Niemniej wpis bardzo potrzebny. Ja do Syrii niestety nie zdążyłam dotrzeć. Pozdrawiam serdecznie.
Dzięki za tak rzeczowy i ciekawy komentarz. Niestety masz rację: nasz europejski sposób myślenia jest skrzywiony. Bardziej szkoda nam zniszczonych zabytków niż zabitych ludzi. Europa wydaje się nie przejmować tym co dzieje się w innych rejonach świata. Mam tu na myśli głównie Bliski Wschód i Afrykę. Jak w Paryżu, Londynie lub Berlinie nożownik zaatakuje przechodnia to mówią o tym wszystkie media przez miesiąc. Jak w Syrii, Egipcie, Pakistanie lub Nigerii w zamachu zginą setki ludzi to albo nie mówi się o tym w ogóle, albo jest to temat zastępczy dopóki nie pojawi się jakiś news z życia Kim Kardashian czy innej Lewandowskiej. Przecież my – ludzie cywilizowani nie poradzimy nic na to, że ta prymitywna i zacofana „dzicz” sama się wybija…

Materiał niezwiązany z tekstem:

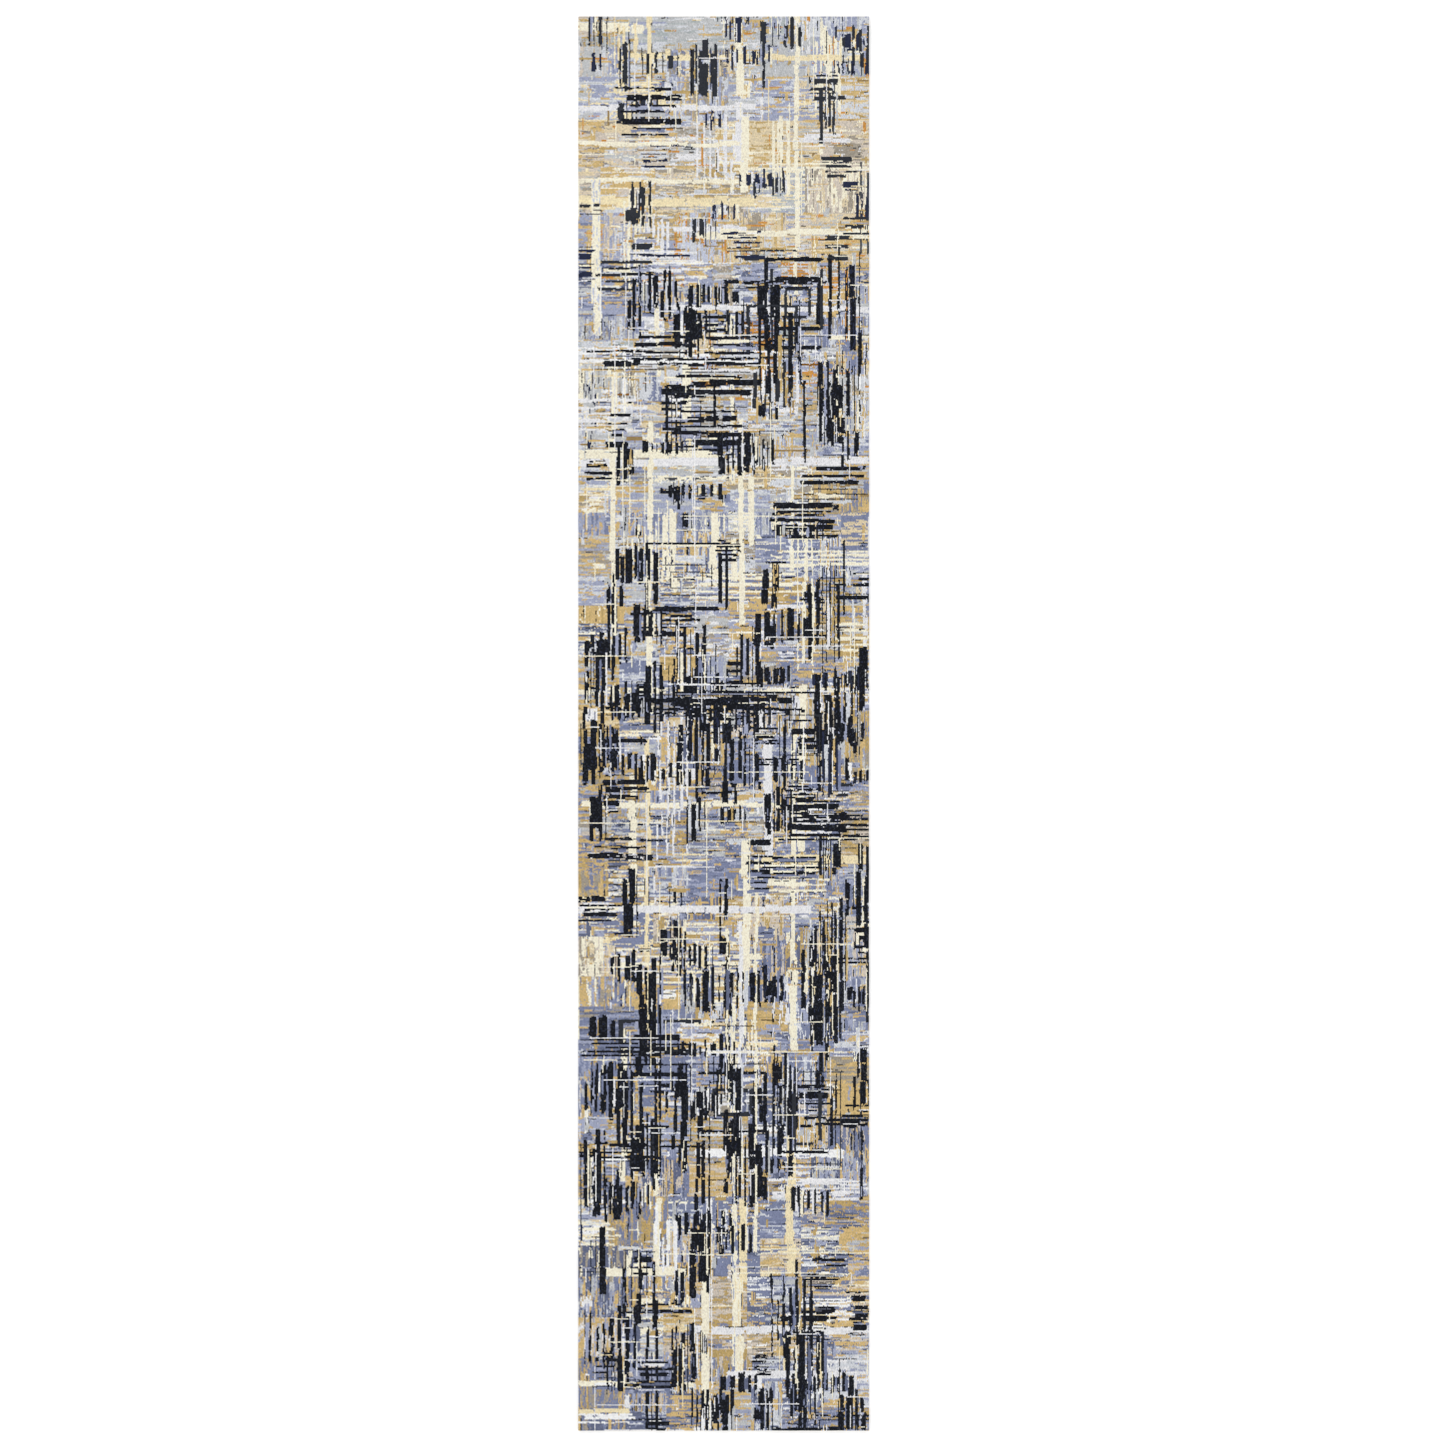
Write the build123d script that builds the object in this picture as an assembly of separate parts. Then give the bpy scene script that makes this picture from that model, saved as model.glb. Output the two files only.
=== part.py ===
from build123d import *
import os

# Hand-knotted runner rug, lying flat, pile up.
# Frame: +Z up, +Y along the rug towards its head end, X across it.
# Origin: centre of the underside, on the floor.
# Millimetres.

# ---- driving dimensions -------------------------------------------------
WIDTH = 762.0            # overall, 2 ft 6 in
LENGTH = 3708.0          # overall, 12 ft 2 in

FOUNDATION_T = 3.0       # cotton warp and weft with the collars of the knots
PILE_H = 7.0             # cut pile above the foundation

KILIM_T = 1.2            # flat-woven end strip
KILIM_FOLD_LEN = 40.0    # how far the strip is turned back under the rug
KILIM_FOLD_R = 0.9       # outside radius of its fold
HEM_FLAT_LEN = 48.0      # length at each end that is lifted by the hem
HEM_RAMP_LEN = 47.0      # length over which the rug comes down to the floor

SELVEDGE_D = 3.0         # overcast cord along each side
SELVEDGE_CORE_D = 1.7    # doubled outer warp inside it
SELVEDGE_GAP = 0.05      # clearance round the core

LOCK_ROW_D = 0.62        # twined cord that locks the last weft of the strip
STITCH_PITCH = 12.0      # hem stitches along each end
STITCH_W = 0.5           # thread thickness
STITCH_LEN = 5.2
STITCH_EDGE = 9.0        # first stitch from the side

# ---- derived ------------------------------------------------------------
HALF_W = WIDTH / 2
HALF_L = LENGTH / 2
END_Y = HALF_L - KILIM_T             # where the foundation stops, inside the fold
RAMP_TOP_Y = HALF_L - HEM_FLAT_LEN
RAMP_FOOT_Y = RAMP_TOP_Y - HEM_RAMP_LEN


def lifted_profile(z_low, z_high, end_y):
    """Side outline (Y, Z) of a layer that rests on the floor along the middle and is lifted by the hem at both ends."""
    low = [
        (-end_y, z_low + KILIM_T),
        (-RAMP_TOP_Y, z_low + KILIM_T),
        (-RAMP_FOOT_Y, z_low),
        (RAMP_FOOT_Y, z_low),
        (RAMP_TOP_Y, z_low + KILIM_T),
        (end_y, z_low + KILIM_T),
    ]
    high = [
        (end_y, z_high + KILIM_T),
        (RAMP_TOP_Y, z_high + KILIM_T),
        (RAMP_FOOT_Y, z_high),
        (-RAMP_FOOT_Y, z_high),
        (-RAMP_TOP_Y, z_high + KILIM_T),
        (-end_y, z_high + KILIM_T),
    ]
    return low + high


def layer(z_low, z_high, end_y, half_x):
    """A layer of the rug: the lifted profile, carried across the width."""
    outline = Polyline(*lifted_profile(z_low, z_high, end_y), close=True)
    face = Plane.YZ * make_face(outline)
    return extrude(face, amount=half_x, both=True)


def edge_cord(radius, x, centre_z):
    """A round cord along one side that follows the lifted profile."""
    route = Polyline(
        (x, -END_Y, centre_z + KILIM_T),
        (x, -RAMP_TOP_Y, centre_z + KILIM_T),
        (x, -RAMP_FOOT_Y, centre_z),
        (x, RAMP_FOOT_Y, centre_z),
        (x, RAMP_TOP_Y, centre_z + KILIM_T),
        (x, END_Y, centre_z + KILIM_T),
    )
    start = Plane(origin=(x, -END_Y, centre_z + KILIM_T), x_dir=(1, 0, 0), z_dir=(0, 1, 0))
    return sweep(start * Circle(radius), path=route, transition=Transition.RIGHT)


def end_kilim(side):
    """Flat-woven end strip, folded round the end of the foundation and back under the rug."""
    pts = [
        (side * (HALF_L - KILIM_FOLD_LEN), 0.0),
        (side * HALF_L, 0.0),
        (side * HALF_L, KILIM_T + FOUNDATION_T),
        (side * END_Y, KILIM_T + FOUNDATION_T),
        (side * END_Y, KILIM_T),
        (side * (HALF_L - KILIM_FOLD_LEN), KILIM_T),
    ]
    face = Plane.YZ * make_face(Polyline(*pts, close=True))
    strip = extrude(face, amount=HALF_W, both=True)
    fold = [
        e
        for e in strip.edges()
        if abs(e.center().Y - side * HALF_L) < 0.01 and abs(e.center().Z) < 0.01
    ]
    return fillet(fold, KILIM_FOLD_R)


def lock_row(side):
    """Twined cord along the raw inner edge of the folded strip, against the back of the rug."""
    r = LOCK_ROW_D / 2
    y = side * (HALF_L - KILIM_FOLD_LEN - r)
    return Pos(0, y, KILIM_T - r) * Rot(0, 90, 0) * Cylinder(r, WIDTH - 2 * SELVEDGE_D)


def hem_stitches(side):
    """Whip stitches that pass under the lock row and hold the folded strip to the back of the rug."""
    made = []
    y_edge = HALF_L - KILIM_FOLD_LEN
    x = -HALF_W + STITCH_EDGE
    while x <= HALF_W - STITCH_EDGE + 0.01:
        run = Pos(x, side * (y_edge - STITCH_LEN / 2), 0.05 + STITCH_W / 2) * Box(
            STITCH_W, STITCH_LEN, STITCH_W
        )
        rise_h = KILIM_T - 0.05
        rise = Pos(
            x, side * (y_edge - STITCH_LEN + STITCH_W / 2), 0.05 + rise_h / 2
        ) * Box(STITCH_W, STITCH_W, rise_h)
        made.append((run + rise).solids()[0])
        x += STITCH_PITCH
    return Compound(children=made)


core_x = HALF_W - SELVEDGE_D / 2
core_r = SELVEDGE_CORE_D / 2

parts = {
    "pile_field": layer(FOUNDATION_T, FOUNDATION_T + PILE_H, HALF_L, HALF_W),
    "foundation_weave": layer(0.0, FOUNDATION_T, END_Y, HALF_W - SELVEDGE_D),
}
for name, side in (("left", -1), ("right", 1)):
    x = side * core_x
    parts[f"selvedge_core_{name}"] = edge_cord(core_r, x, SELVEDGE_D / 2)
    parts[f"selvedge_overcast_{name}"] = edge_cord(
        SELVEDGE_D / 2, x, SELVEDGE_D / 2
    ) - edge_cord(core_r + SELVEDGE_GAP, x, SELVEDGE_D / 2)
for name, side in (("foot", -1), ("head", 1)):
    parts[f"end_kilim_{name}"] = end_kilim(side)
    parts[f"end_lock_row_{name}"] = lock_row(side)
    parts[f"hem_stitches_{name}"] = hem_stitches(side)

os.makedirs("parts", exist_ok=True)
for node, shape in parts.items():
    export_step(shape, f"parts/{node}.step")
    solids = shape.solids()
    print(node, len(solids), "solids,", round(sum(s.volume for s in solids) / 1000, 1), "cm3")
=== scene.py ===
"""Looks of a hand-knotted runner rug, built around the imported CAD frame.

Every knot of the pile is its own domed tuft, grouped into one piece per yarn colour.
The pattern is a generic all-over field of streaks, patches and broken bars, laid out by rule
from the share of each yarn in bands along the rug.
"""
import math

import bpy
import numpy as np
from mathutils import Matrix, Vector


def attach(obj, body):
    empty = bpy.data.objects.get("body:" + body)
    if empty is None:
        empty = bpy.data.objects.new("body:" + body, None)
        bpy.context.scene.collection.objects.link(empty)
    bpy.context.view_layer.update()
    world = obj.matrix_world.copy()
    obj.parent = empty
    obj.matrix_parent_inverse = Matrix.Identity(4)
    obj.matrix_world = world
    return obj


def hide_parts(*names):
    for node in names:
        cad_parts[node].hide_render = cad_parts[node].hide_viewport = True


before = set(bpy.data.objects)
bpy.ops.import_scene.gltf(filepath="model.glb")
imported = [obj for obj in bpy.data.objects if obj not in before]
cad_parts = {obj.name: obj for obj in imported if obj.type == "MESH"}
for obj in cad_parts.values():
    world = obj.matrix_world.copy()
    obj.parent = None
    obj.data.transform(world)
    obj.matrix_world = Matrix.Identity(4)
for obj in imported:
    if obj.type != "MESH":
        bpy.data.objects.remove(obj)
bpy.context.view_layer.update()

# ---------------------------------------------------------------- sizes (metres)
MM = 0.001
WIDTH, LENGTH = 762 * MM, 3708 * MM
HALF_W, HALF_L = WIDTH / 2, LENGTH / 2
COLS, ROWS = 291, 1414
PX, PY = WIDTH / COLS, LENGTH / ROWS
BACK_Z, TOP_Z = 3.0 * MM, 10.0 * MM
RAMP_TOP_Y, RAMP_FOOT_Y = 1806 * MM, 1759 * MM
KILIM_T, KILIM_LEN = 1.2 * MM, 40 * MM
FOUND_HALF_W, FOUND_HALF_L = 378 * MM, 1852.8 * MM


def lift(y):
    """Rise of the rug over the hem that is turned under each end."""
    t = np.clip((np.abs(y) - RAMP_FOOT_Y) / (RAMP_TOP_Y - RAMP_FOOT_Y), 0, 1)
    return KILIM_T * t


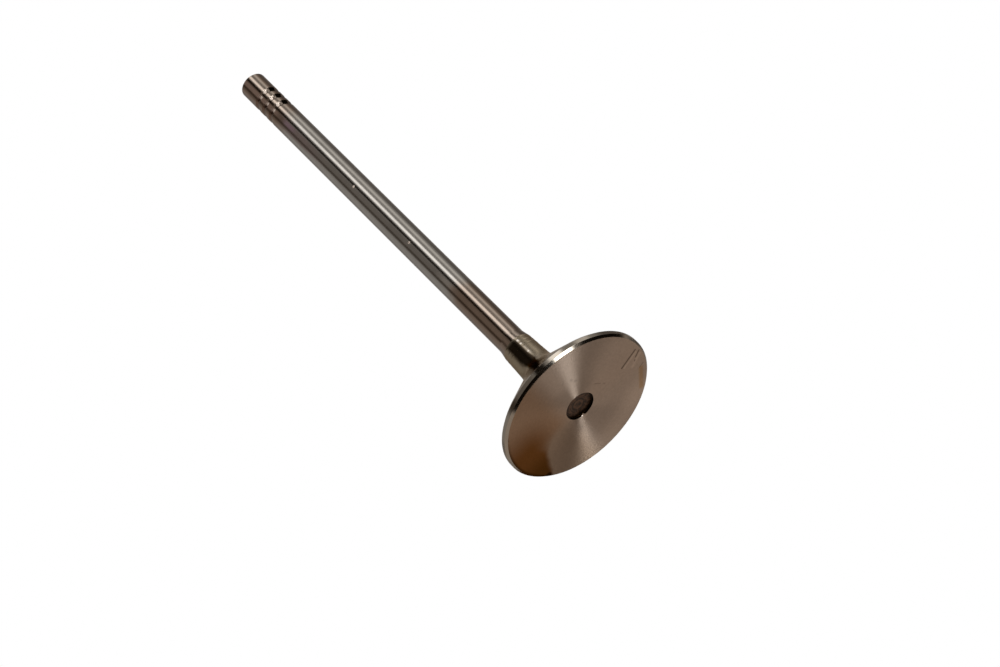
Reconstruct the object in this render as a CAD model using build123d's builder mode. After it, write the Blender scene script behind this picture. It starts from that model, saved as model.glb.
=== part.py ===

A wszystko po to, żebyśmy mogli zatankować ICH ropą NASZE auta.
Odszedłem chyba trochę od tematu. W jednym zdaniu: ludzi szkoda i zabytków szkoda. Z tym, że ludzi zdecydowanie bardziej!
Jeszcze raz dziękuję za Twój głos.
Pozdrawiam!
Do znalezienia w internecie jest globalna mapa empatii (global empathy map czy coś takiego – pokazywał mi ją młody Czech). Kraje zachodu są oznaczone na czerwono z komentarzem „wielka tragedia” i dotyczy to wszystkich negatywnych wydarzeń, jak np. nożownik we Francji. Afryka ma z kolei komentarz – who cares? I tak to niestety wygląda.
Nie widziałem tej mapy, ale z tego co piszesz wydaje się wiernie oddawać nasz europejski punkt widzenia…
W tym tygodniu wróciłem z Ghany – jednego z najszybciej rozwijających się krajów Afryki. Poziom ubóstwa tego państwa jest wręcz przerażający. Zresztą wcześniej to samo widziałem w Kongu, Senegalu czy Nigerii. Smutne jest to, że to głównie my Europejczycy i nasza polityka kolonializmu (a obecnie postkolonializmu) jesteśmy za tą biedę odpowiedzialni. Czasem wstyd jest być mieszkańcem „pierwszego świata”.